WHAT TO WORK ON: Return the first line, the line containing "knots = 500,1015", and every line between them, exactly as they stand.

DATA BLOCK:
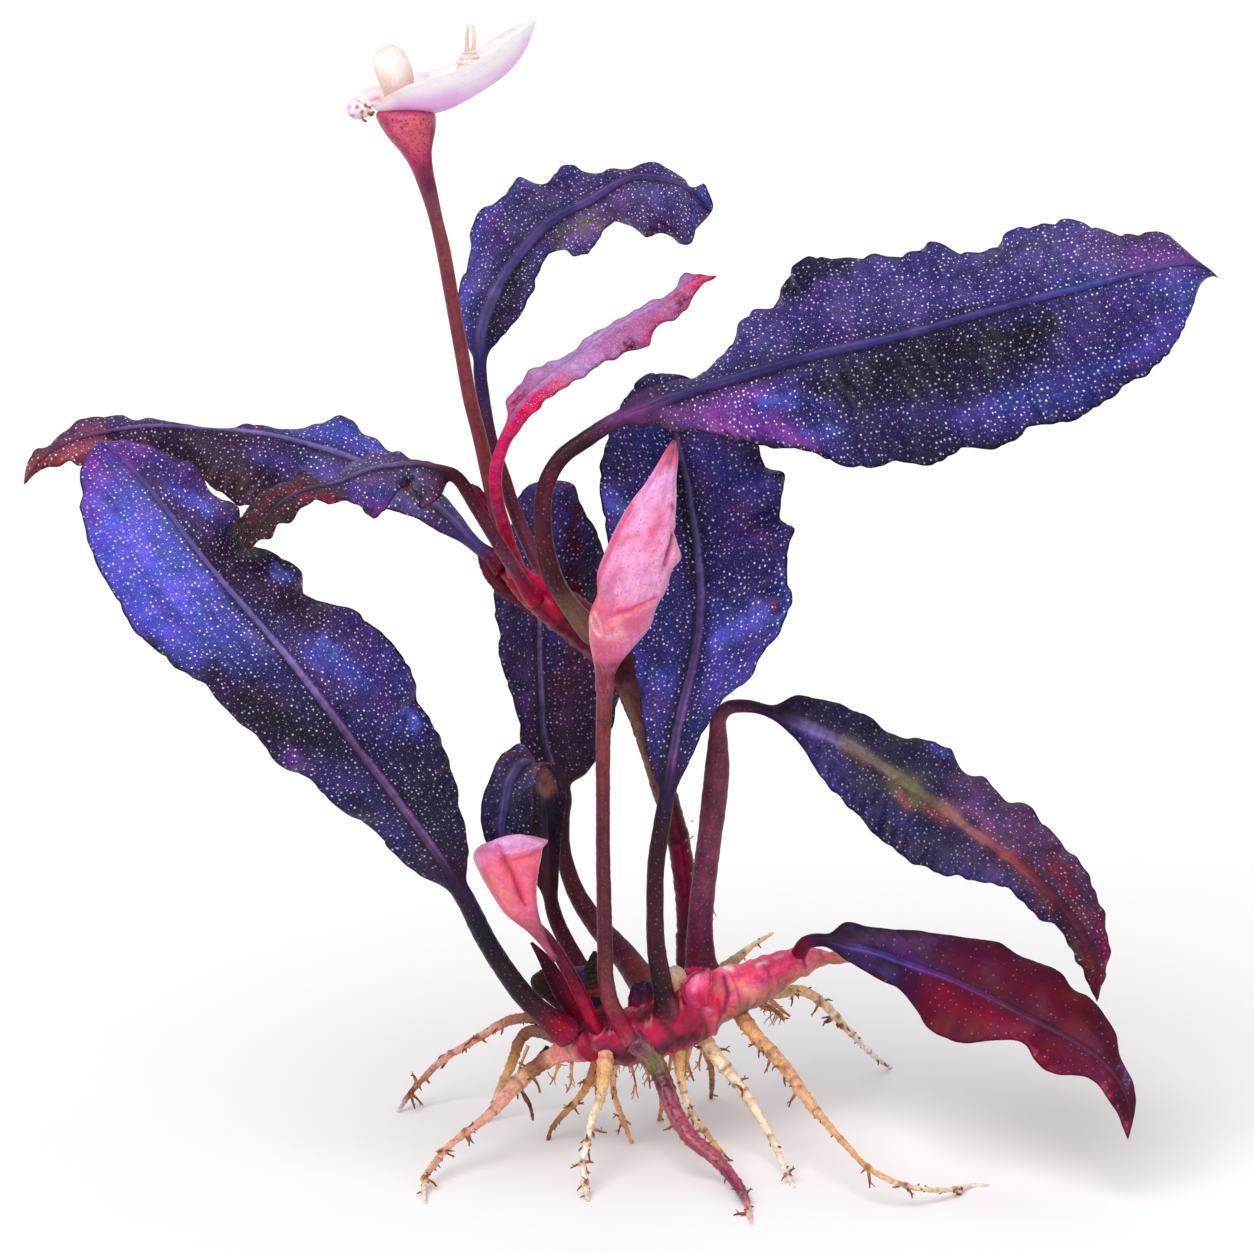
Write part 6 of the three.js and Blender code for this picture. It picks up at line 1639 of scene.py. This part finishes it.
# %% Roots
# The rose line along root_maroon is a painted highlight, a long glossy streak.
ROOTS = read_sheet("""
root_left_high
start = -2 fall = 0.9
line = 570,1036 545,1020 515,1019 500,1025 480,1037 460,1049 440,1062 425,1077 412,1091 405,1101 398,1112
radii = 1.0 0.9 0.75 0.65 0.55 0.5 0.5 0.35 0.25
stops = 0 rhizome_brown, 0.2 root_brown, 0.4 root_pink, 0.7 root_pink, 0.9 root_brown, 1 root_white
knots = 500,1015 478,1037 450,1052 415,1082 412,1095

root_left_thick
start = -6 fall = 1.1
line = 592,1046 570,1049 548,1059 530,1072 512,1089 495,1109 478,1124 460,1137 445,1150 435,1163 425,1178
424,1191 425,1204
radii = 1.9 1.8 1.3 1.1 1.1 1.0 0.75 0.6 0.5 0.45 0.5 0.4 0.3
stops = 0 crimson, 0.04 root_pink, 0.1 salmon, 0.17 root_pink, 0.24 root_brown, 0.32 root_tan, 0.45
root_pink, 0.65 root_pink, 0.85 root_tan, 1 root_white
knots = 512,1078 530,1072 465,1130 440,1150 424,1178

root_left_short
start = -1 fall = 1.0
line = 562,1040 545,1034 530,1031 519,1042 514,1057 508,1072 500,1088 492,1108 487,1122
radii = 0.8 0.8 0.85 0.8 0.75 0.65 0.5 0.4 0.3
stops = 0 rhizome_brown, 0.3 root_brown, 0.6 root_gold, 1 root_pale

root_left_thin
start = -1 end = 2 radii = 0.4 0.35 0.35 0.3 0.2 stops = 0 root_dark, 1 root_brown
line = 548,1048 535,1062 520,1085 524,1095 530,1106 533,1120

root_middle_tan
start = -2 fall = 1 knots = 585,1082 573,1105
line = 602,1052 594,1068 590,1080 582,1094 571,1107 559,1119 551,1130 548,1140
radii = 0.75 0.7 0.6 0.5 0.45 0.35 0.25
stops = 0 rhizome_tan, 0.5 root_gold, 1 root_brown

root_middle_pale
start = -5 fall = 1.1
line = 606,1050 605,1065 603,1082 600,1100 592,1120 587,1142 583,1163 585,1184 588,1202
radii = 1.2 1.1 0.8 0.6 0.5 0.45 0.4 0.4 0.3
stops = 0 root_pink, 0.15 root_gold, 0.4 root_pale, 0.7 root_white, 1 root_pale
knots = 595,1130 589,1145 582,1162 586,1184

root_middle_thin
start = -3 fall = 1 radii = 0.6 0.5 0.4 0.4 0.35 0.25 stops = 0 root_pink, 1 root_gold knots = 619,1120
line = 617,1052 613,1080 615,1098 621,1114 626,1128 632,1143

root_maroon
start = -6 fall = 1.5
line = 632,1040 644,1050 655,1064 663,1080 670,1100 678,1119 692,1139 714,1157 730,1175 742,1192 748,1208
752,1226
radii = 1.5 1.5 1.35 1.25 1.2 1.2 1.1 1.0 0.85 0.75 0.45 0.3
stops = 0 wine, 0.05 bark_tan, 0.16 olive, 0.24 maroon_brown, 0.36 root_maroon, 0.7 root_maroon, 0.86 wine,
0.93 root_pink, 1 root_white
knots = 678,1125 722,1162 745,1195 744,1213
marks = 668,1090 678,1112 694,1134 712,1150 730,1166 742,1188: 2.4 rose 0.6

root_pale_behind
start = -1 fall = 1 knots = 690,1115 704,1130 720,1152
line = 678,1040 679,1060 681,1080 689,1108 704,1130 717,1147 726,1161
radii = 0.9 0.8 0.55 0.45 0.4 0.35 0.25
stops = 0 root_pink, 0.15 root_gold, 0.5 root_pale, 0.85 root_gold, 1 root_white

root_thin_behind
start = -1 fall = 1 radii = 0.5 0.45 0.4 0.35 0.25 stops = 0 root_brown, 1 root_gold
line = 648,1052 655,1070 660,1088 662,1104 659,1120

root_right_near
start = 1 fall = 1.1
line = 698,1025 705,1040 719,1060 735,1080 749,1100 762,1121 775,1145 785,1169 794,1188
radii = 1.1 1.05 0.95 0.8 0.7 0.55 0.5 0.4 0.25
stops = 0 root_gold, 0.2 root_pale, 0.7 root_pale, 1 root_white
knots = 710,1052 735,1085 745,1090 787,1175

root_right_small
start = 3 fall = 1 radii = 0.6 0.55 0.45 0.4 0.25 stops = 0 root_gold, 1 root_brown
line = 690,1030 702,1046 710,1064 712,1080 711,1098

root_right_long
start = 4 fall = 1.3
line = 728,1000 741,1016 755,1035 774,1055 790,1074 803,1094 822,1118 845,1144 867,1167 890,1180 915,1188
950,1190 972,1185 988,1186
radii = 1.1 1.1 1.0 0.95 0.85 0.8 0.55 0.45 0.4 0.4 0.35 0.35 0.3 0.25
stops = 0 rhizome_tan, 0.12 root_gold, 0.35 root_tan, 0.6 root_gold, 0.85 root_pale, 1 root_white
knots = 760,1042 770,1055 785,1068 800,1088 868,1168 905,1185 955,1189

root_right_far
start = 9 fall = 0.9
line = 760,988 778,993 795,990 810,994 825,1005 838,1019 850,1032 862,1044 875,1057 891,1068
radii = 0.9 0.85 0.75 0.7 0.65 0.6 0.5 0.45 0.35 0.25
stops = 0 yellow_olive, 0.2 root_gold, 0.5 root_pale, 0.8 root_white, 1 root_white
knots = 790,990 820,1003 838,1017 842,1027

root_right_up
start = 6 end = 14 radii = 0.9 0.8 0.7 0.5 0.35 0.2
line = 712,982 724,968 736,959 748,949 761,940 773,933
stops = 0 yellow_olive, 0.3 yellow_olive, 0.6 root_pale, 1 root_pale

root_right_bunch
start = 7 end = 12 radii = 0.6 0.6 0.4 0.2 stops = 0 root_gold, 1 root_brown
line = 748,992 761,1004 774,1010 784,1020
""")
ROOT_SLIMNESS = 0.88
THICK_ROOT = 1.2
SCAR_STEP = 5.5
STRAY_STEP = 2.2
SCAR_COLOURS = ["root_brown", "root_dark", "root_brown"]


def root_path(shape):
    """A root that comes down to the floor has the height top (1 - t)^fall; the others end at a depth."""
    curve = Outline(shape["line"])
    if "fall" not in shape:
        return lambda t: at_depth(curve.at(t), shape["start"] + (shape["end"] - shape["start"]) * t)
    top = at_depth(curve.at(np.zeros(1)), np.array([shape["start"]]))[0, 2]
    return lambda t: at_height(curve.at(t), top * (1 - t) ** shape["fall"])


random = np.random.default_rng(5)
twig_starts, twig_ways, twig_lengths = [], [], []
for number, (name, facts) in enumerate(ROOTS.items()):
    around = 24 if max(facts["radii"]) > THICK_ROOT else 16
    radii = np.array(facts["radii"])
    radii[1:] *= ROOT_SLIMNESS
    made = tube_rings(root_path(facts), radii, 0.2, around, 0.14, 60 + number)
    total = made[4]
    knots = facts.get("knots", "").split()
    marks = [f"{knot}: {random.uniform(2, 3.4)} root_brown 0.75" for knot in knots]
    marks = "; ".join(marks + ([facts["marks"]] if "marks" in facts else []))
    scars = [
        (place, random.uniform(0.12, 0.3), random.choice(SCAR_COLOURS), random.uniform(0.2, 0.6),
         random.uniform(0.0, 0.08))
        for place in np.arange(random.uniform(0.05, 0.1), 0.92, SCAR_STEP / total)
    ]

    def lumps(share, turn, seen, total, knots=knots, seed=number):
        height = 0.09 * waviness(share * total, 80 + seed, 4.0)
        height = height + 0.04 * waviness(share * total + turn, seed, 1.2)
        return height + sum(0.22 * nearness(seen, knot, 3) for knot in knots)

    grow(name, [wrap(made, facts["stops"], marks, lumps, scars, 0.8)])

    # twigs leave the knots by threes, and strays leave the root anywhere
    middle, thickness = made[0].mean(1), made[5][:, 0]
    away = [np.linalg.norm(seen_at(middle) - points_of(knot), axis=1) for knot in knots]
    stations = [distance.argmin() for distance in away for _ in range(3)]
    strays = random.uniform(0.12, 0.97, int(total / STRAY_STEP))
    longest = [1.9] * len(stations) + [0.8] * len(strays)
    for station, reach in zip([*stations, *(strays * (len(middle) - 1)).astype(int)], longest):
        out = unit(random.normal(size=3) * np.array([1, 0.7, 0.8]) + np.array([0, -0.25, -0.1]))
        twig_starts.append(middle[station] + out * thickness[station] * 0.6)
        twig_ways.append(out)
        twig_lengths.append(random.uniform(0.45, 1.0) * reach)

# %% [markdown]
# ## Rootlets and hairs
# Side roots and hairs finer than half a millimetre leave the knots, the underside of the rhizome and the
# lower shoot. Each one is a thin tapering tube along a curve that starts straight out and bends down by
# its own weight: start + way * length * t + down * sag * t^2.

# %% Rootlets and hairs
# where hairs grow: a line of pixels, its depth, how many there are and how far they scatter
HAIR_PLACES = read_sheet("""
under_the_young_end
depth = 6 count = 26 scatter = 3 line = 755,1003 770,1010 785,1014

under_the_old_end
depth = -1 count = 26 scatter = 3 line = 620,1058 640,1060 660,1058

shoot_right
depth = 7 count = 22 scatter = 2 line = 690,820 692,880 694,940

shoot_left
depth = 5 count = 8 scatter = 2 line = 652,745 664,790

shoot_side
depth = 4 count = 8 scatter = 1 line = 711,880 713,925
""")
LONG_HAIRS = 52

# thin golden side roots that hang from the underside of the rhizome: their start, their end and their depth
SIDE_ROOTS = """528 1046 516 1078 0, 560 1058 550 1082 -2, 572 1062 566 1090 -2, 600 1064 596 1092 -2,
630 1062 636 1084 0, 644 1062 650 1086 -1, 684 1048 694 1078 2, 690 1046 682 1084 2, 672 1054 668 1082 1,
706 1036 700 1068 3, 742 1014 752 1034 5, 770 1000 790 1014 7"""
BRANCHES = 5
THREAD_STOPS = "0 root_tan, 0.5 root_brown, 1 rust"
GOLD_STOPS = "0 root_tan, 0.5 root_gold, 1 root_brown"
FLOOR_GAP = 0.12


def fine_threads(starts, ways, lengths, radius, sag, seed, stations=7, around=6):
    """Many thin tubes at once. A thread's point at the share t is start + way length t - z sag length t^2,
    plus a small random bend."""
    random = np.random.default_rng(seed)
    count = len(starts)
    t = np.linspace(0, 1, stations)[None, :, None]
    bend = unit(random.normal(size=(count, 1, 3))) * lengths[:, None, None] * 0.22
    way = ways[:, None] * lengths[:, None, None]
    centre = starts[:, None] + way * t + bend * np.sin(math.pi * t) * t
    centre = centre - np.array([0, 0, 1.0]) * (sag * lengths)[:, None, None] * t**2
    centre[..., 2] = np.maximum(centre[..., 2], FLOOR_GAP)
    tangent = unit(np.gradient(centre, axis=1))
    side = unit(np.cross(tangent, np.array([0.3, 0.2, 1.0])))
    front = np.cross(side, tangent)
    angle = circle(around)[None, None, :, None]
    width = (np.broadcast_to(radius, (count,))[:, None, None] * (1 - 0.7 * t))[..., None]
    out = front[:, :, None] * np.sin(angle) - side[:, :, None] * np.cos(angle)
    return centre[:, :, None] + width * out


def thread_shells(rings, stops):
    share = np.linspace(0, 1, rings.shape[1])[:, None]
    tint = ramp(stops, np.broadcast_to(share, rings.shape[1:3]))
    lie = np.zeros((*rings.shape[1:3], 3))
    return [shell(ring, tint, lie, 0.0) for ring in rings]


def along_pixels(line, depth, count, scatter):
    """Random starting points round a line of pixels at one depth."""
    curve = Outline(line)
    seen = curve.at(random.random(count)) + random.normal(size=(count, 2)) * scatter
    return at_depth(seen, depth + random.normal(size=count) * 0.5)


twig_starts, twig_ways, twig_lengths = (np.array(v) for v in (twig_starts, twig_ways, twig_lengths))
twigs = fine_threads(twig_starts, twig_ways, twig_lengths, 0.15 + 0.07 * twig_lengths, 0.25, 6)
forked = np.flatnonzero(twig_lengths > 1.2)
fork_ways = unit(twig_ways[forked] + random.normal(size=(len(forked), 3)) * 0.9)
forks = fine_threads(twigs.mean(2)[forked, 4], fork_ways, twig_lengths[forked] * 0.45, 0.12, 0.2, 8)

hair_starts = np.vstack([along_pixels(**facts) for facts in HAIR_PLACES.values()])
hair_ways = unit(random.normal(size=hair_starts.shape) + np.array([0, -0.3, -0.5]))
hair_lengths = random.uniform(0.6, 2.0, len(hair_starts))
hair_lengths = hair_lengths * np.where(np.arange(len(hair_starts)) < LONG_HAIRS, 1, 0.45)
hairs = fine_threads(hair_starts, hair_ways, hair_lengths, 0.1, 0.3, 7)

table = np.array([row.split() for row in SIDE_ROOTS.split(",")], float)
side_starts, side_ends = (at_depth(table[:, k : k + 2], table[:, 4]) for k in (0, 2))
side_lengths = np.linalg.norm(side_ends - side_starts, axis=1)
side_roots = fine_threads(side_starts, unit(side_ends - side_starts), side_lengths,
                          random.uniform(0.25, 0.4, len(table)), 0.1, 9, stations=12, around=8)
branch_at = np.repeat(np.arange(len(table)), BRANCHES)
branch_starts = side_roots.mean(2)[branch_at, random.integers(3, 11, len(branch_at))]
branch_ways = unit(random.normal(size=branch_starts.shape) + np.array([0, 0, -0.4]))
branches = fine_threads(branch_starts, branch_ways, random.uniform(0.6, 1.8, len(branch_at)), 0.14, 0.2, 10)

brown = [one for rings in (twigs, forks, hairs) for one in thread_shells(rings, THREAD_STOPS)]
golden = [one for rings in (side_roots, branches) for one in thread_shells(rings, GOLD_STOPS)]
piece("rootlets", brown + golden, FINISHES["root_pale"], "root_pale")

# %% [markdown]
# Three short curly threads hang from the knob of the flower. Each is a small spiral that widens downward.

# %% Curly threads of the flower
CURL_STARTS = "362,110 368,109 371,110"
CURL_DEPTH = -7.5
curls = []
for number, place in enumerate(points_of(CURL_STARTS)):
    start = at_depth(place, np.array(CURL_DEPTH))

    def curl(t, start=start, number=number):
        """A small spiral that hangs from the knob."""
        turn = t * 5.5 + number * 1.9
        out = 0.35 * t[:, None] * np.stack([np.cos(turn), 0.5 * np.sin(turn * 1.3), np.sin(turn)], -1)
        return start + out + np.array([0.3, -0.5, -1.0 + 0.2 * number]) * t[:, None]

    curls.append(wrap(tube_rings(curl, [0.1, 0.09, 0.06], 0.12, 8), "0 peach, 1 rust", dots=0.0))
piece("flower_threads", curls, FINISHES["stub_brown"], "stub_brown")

OUTPUT BELOW:
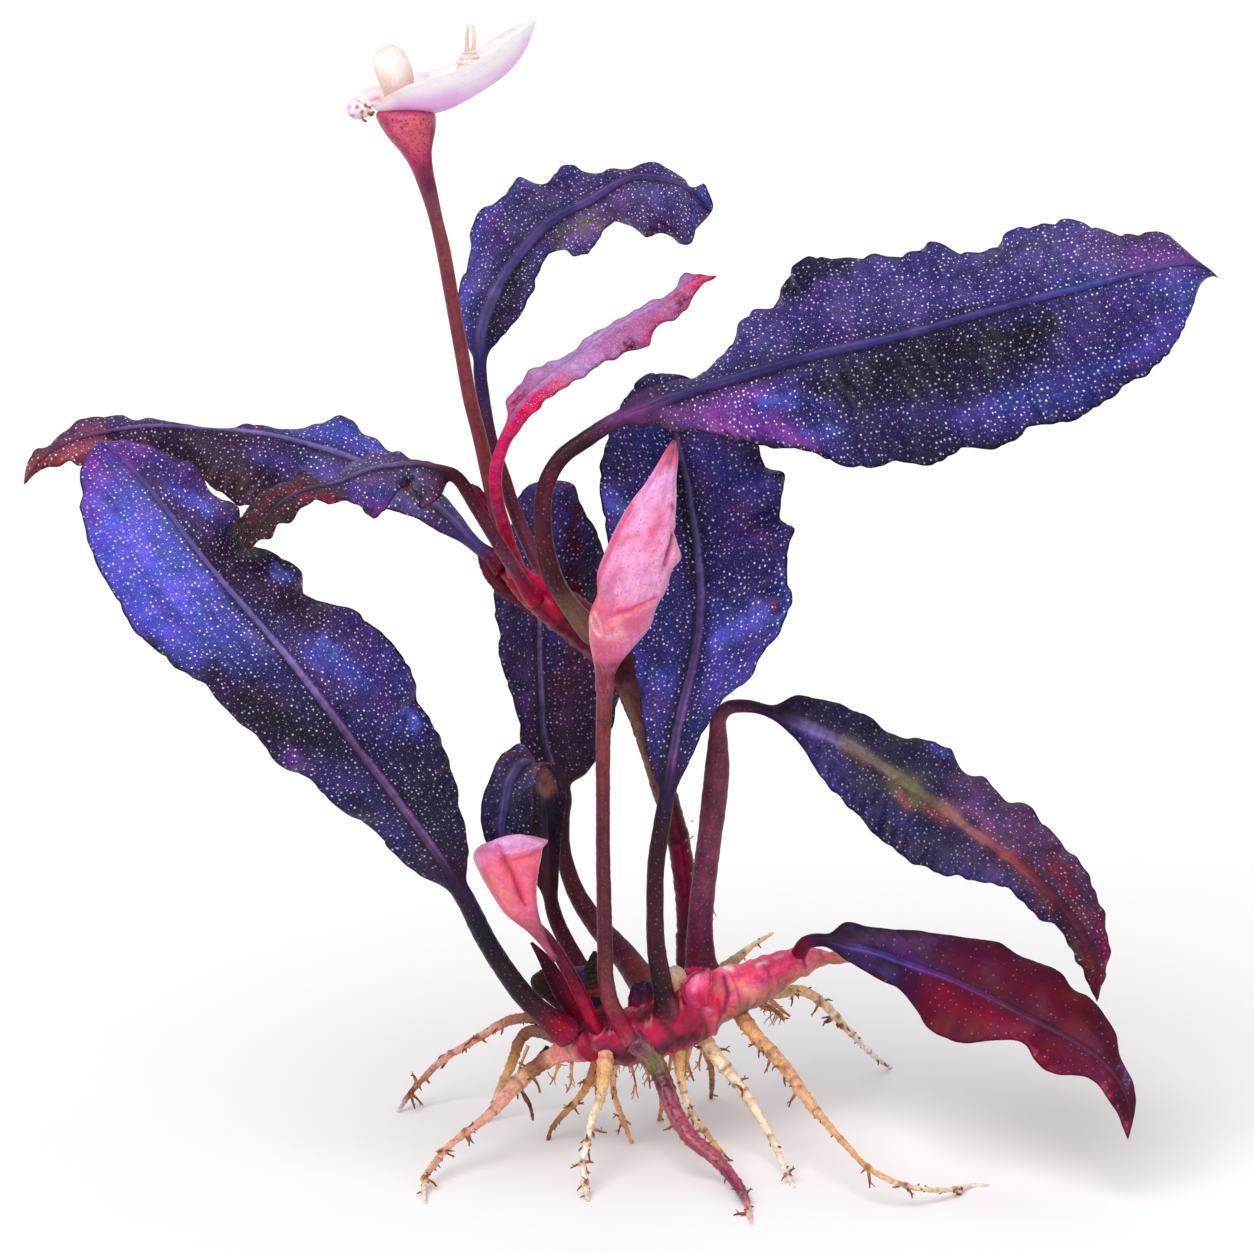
Write part 6 of the three.js and Blender code for this picture. It picks up at line 1639 of scene.py. This part finishes it.
# %% Roots
# The rose line along root_maroon is a painted highlight, a long glossy streak.
ROOTS = read_sheet("""
root_left_high
start = -2 fall = 0.9
line = 570,1036 545,1020 515,1019 500,1025 480,1037 460,1049 440,1062 425,1077 412,1091 405,1101 398,1112
radii = 1.0 0.9 0.75 0.65 0.55 0.5 0.5 0.35 0.25
stops = 0 rhizome_brown, 0.2 root_brown, 0.4 root_pink, 0.7 root_pink, 0.9 root_brown, 1 root_white
knots = 500,1015 478,1037 450,1052 415,1082 412,1095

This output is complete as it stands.